As shown in this table, it is somewhat harder to anticipate banking crises than speculative attacks against the domestic currency. The average noise-to-signal ratio for all the indicators is 0.7 for currency crises and increases to 0.8 for banking crises. Still, some indicators are significantly more accurate in predicting banking crises. Notably, those indicators usually related to the liberalization of the capital account and the domestic financial sector are better in anticipating banking problems. In particular, the three indicators that capture the boom-bust credit and stock market cycles (M2 multiplier, domestic credit/GDP, and stock prices), the dummy variable that captures domestic and external financial liberalization, and domestic real interest rates, which become positive once nominal interest rates are freed, have, on average, a noise-to-signal ratio 25 percent lower when predicting banking crises than when anticipating speculative attacks against the domestic currency.
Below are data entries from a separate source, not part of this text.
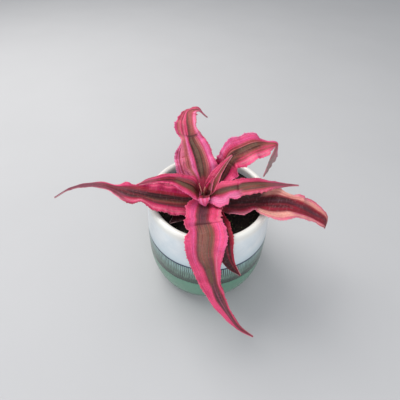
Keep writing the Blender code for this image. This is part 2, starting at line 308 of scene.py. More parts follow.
def wall_radius(height):
    """The outer radius with the groove at the glaze line and a trace of the potter's fingers."""
    groove = GROOVE_DEPTH * math.exp(-(((height - GLAZE_LINE) / GROOVE_HALF) ** 2))
    fingers = sum(depth * math.sin(height / pitch + turn) for depth, pitch, turn in FINGER_WAVES)
    return outer_radius(height) - groove + fingers - FINGER_INSET


def pot_rings():
    """(radius, height) of each ring from the foot up, over the lip and down to the floor."""
    rings = [(FOOT_RADIUS - inset, height) for inset, height in FOOT_EASE]
    shoulder = POT_HEIGHT - LIP_ROUND
    for heights in (LOW_RINGS, np.arange(*WALL_RINGS), np.arange(*GROOVE_RINGS),
                    np.linspace(ABOVE_GROOVE, shoulder - 1.5, 8)):
        rings += [(wall_radius(height), height) for height in heights]
    middle = outer_radius(shoulder) - WALL / 2
    for turn in np.radians(np.linspace(0.0, 180.0, 11)):
        rings.append((middle + WALL / 2 * math.cos(turn), shoulder + LIP_ROUND * math.sin(turn)))
    for height in np.linspace(shoulder - 2.5, FOOT_CURVE_HEIGHT, 12):
        rings.append((outer_radius(height) - WALL, height))
    inner_foot = outer_radius(FOOT_CURVE_HEIGHT) - WALL - (FOOT_RADIUS - WALL)
    for turn in np.radians(np.linspace(12.0, 75.0, 5)):
        radius = FOOT_RADIUS - WALL + inner_foot * math.cos(turn)
        rings.append((radius, FOOT_CURVE_HEIGHT - (FOOT_CURVE_HEIGHT - POT_FLOOR) * math.sin(turn)))
    rings.append((FOOT_RADIUS - WALL - 4.0, POT_FLOOR))
    return rings


# %% Raise a round form ring by ring
def raised(name, rings, sides):
    """A closed round form: a filled circle extruded and scaled to each ring in turn."""
    bpy.ops.object.select_all(action="DESELECT")
    radius, height = rings[0]
    bpy.ops.mesh.primitive_circle_add(vertices=sides, radius=radius * MM, fill_type="NGON",
                                      location=(0.0, 0.0, height * MM))
    made = bpy.context.active_object
    made.name = name
    bpy.ops.object.transform_apply(location=True)
    bpy.ops.object.mode_set(mode="EDIT")
    bpy.ops.mesh.select_all(action="SELECT")
    for after, top in rings[1:]:
        bpy.ops.mesh.extrude_region_move(
            TRANSFORM_OT_translate={"value": (0.0, 0.0, (top - height) * MM)})
        bpy.ops.transform.resize(value=(after / radius, after / radius, 1.0),
                                 center_override=(0.0, 0.0, top * MM))
        radius, height = after, top
    bpy.ops.mesh.select_all(action="SELECT")
    bpy.ops.mesh.normals_make_consistent(inside=False)
    bpy.ops.object.mode_set(mode="OBJECT")
    return made


def pick(piece):
    """Selects one piece alone and makes it the active one."""
    bpy.ops.object.select_all(action="DESELECT")
    piece.select_set(True)
    bpy.context.view_layer.objects.active = piece


def finish_with(piece, kind, **settings):
    """Adds a modifier, sets it and applies it."""
    pick(piece)
    added = piece.modifiers.new(kind.lower(), kind)
    for name, value in settings.items():
        setattr(added, name, value)
    bpy.ops.object.modifier_apply(modifier=added.name)


def smooth_by(piece, angle):
    pick(piece)
    bpy.ops.object.shade_smooth_by_angle(angle=math.radians(angle))


pot = raised("glazed_pot", pot_rings(), POT_SIDES)
finish_with(pot, "SUBSURF", levels=1, render_levels=1)
smooth_by(pot, 40.0)
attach(pot, "root")
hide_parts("pot")
print("pot faces:", len(pot.data.polygons))

# %% [markdown]
# The pot's glaze
#
# Two glazes overlap: a milky, bluish white runs down from the lip, and a sea green comes up
# from the foot. Between them a grey-teal belt carries fine upright strokes, as if combed, with
# a thin slate line on top. Heights are read from Object coordinates, and a slow noise round
# the pot bends every border a little, because brushed glaze never ends on a perfect circle.

# %% Glaze colours
CREAM = ink(231, 230, 224)
MILK = ink(225, 230, 232)
MILK_SHADE = ink(207, 217, 223)
SKIM = ink(186, 204, 212)
SLATE = ink(20, 42, 74)
BELT_SKY = ink(146, 178, 174)
BELT = ink(116, 146, 132)
BELT_DARK = ink(16, 26, 30)
BELT_BROWN = ink(72, 88, 78)
SEA = ink(92, 138, 116)
# The sea green darkened as painted shade, for the low part that curves in under the belly.
SEA_SHADED = ink(54, 80, 66)
BISQUE = ink(176, 164, 146)
TICK_PITCH = 1.42
TICK_DEPTH = 0.9
SLATE_WIDTH = 0.75
SKIM_REACH = 13.0
SKIM_DEPTH = 0.9
SLOW_DRIFT = (42.0, 0.9)
QUICK_DRIFT = (150.0, 0.5)
TICK_DRIFT = (200.0, 0.9)
CLOUD_SCALE = 60.0
SPECKLE_SCALE = 420.0
PEEL_SCALE = 260.0
LIP_FADE = (75.0, 81.5)
DRY_FOOT = (0.15, 0.7)

# %% Glaze recipe
glaze = Recipe("pot_glaze_bands", Coat_Weight=0.22, Coat_Roughness=0.08, IOR=1.45)
place = glaze.place()
axes = glaze.node("ShaderNodeSeparateXYZ", {}, {0: place})
side_x, side_y, height = axes.beside(0), axes.beside(1), axes.beside(2) * 1000.0
turn = side_y.maths("ARCTAN2", side_y, side_x)


def drift(scale, reach):
    """A noise about zero, which moves a border to either side by at most half of reach."""
    return (glaze.noise(place, scale, 2.0) - 0.5) * reach


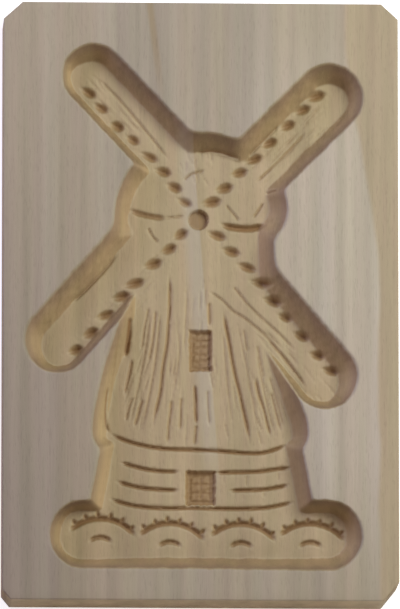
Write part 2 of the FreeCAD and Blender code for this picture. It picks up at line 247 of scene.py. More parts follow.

Since most of the banking crises in our sample have fueled speculative attacks against the domestic currency (the noise-to-signal ratio of banking crises when predicting currency crises is 0.3), these indicators are also better predictors of twin crises episodes than of the single episodes of currency attacks, which were the norm in the earlier part of the sample before both emerging and industrial economies implemented a wide range of financial reforms in the 1980s. Interestingly, although not unexpected on account of the pervasive presence of implicit or explicit deposit insurance in the countries examined, bank runs are not good predictors of banking crises. The noise-to-signal ratio of this indicator is above 1. Note, however, that domestic residents’ assets overseas—in BIS banks—increase substantially at the onset of banking crises (a noise-to-signal ratio of 0.6) suggesting that our measure of deposits in domestic banks may not provide a comprehensive measure of bank runs and switches in domestic residents’ portfolio composition at the onset of banking fragilities.

Obviously, those indicators, such as imports, with a noise-to-signal ratio equal to or higher than unity introduce excessive noise, and thus are not helpful in characterizing crisis times. This statistic can thus be used for deciding which indicators to drop from the list of possible indicators. Based on the results in Table 3, when examining currency crises, the following indicators should be dropped: lending/deposit rate ratio, imports, domestic and external financial liberalization. Similarly, the lending/deposit rate ratio, bank deposits, imports, and currency crises are not particularly useful for signaling correctly the onset of banking crises and will not be used in the construction of the composite leading indicators for financial crises.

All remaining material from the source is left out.